I have used "soft" silver solder very effectively. I have one gun smith that seems to like cutting dove tails to large. Use shims with loctite but wanted a no-worry fix.

Go to the local Ace and they sell a soft silver solder kit- the solder wire is thin and readily heats up. Bends very easily which is a quick way of telling the soft silver solder from the hard stuff that only a soldering genius can do.

Unfortunately the flux Ace provides with the kit is a liquid you do not want to use.

Go to Home Depot and get the good plumbers paste flux for silver.

Now a caution here. If your gun is hard chromed the paste flux can stain the chrome if not controlled. Does not really damage it , just not as pretty. If your gun is running in the white you should have no problem that 4 odd steel with some brasso won't polish back up.

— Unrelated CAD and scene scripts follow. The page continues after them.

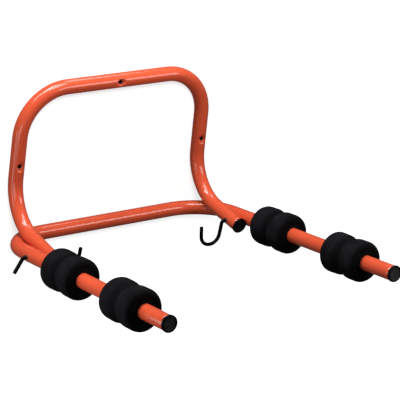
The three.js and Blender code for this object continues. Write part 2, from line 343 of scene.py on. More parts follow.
def mesh_piece(name, points, faces, sharp=50.0):
    """A closed mesh object from points and arrays of faces.

    Unused points go, faces turn outwards, and shading is smooth up to an angle in degrees.
    """
    used, numbers = np.unique(np.concatenate([part.ravel() for part in faces]), return_inverse=True)
    cuts = np.cumsum([part.size for part in faces])[:-1]
    parts = [new.reshape(old.shape) for new, old in zip(np.split(numbers, cuts), faces)]
    data = bpy.data.meshes.new(name)
    data.from_pydata(points[used].tolist(), [], [row for part in parts for row in part.tolist()])
    data.update()
    shell = bmesh.new()
    shell.from_mesh(data)
    bmesh.ops.recalc_face_normals(shell, faces=shell.faces)
    shell.to_mesh(data)
    shell.free()
    data.shade_smooth()
    data.set_sharp_from_angle(angle=math.radians(sharp))
    piece = bpy.data.objects.new(name, data)
    bpy.context.scene.collection.objects.link(piece)
    return piece


def write_mask(piece, name, values):
    """Stores a value for each point of a piece, for its material to read."""
    piece.data.attributes.new(name, "FLOAT", "POINT").data.foreach_set("value", values)


def turned_surface(profile, sides):
    """Points and faces of a closed profile of (radius, height) turned once about the Z axis.

    A point is (r cos t, r sin t, h), with t once round. A profile with its ends on the axis gets two poles.
    """
    angle = np.linspace(0, 2 * np.pi, sides, endpoint=False)
    poles = profile[0, 0] == 0
    body = profile[1:-1] if poles else profile
    radius, height = body[:, :1], body[:, 1:]
    points = [radius * np.cos(angle), radius * np.sin(angle), height + 0 * angle]
    points = np.stack(points, axis=-1).reshape(-1, 3)
    rings = np.arange(len(points)).reshape(len(body), sides)
    if not poles:
        return points, [grid_faces(np.vstack([rings, rings[:1]]))]
    ends = np.array([[0, 0, profile[0, 1]], [0, 0, profile[-1, 1]]])
    fans = [pole_fan(len(points), rings[0]), pole_fan(len(points) + 1, rings[-1])]
    return np.vstack([points, ends]), [grid_faces(rings), *fans]


def stood_on(points, origin, direction):
    """Points whose Z axis is laid along a direction from an origin, turned as little as that needs."""
    up, direction = np.array([0.0, 0.0, 1.0]), unit(direction)
    axis = np.cross(up, direction)
    turn = Matrix.Rotation(math.atan2(np.linalg.norm(axis), up @ direction), 3, axis)
    return points @ np.array(turn).T + origin


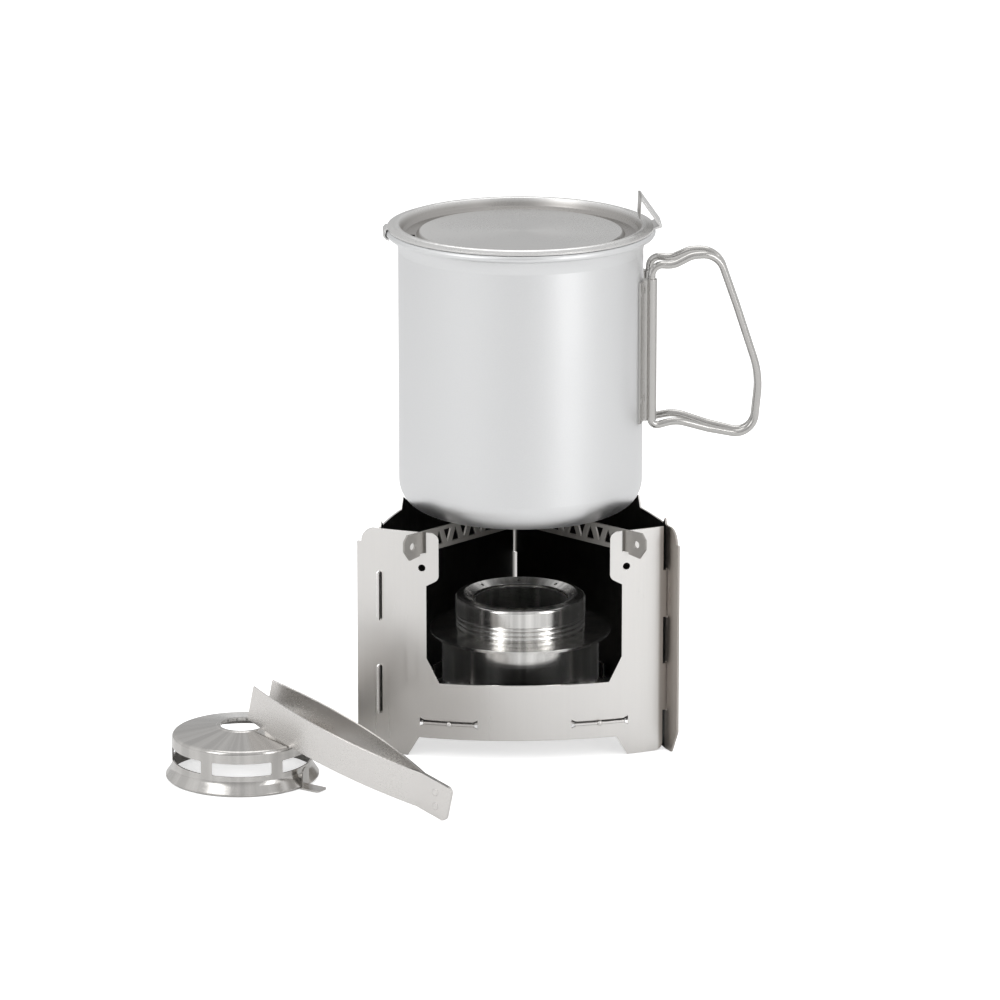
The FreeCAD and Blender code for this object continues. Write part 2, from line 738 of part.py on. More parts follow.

Won't swear what happens with other finishes and the flux- try it under the grips.

Thoroughly clean the site and dove-tail. May be reblacking the site before you are done.

Set the site in place and heat it up with a propane torch. Won't need acelene(sp?)

Add a little flux, if it bubbles you are probably about right but the delay allows it to cool down so a little more torch. Touch the silver solder to the joint and if it is warm enough it will flow. Pull the torch away, let it cool and clean up the joint with steel wool.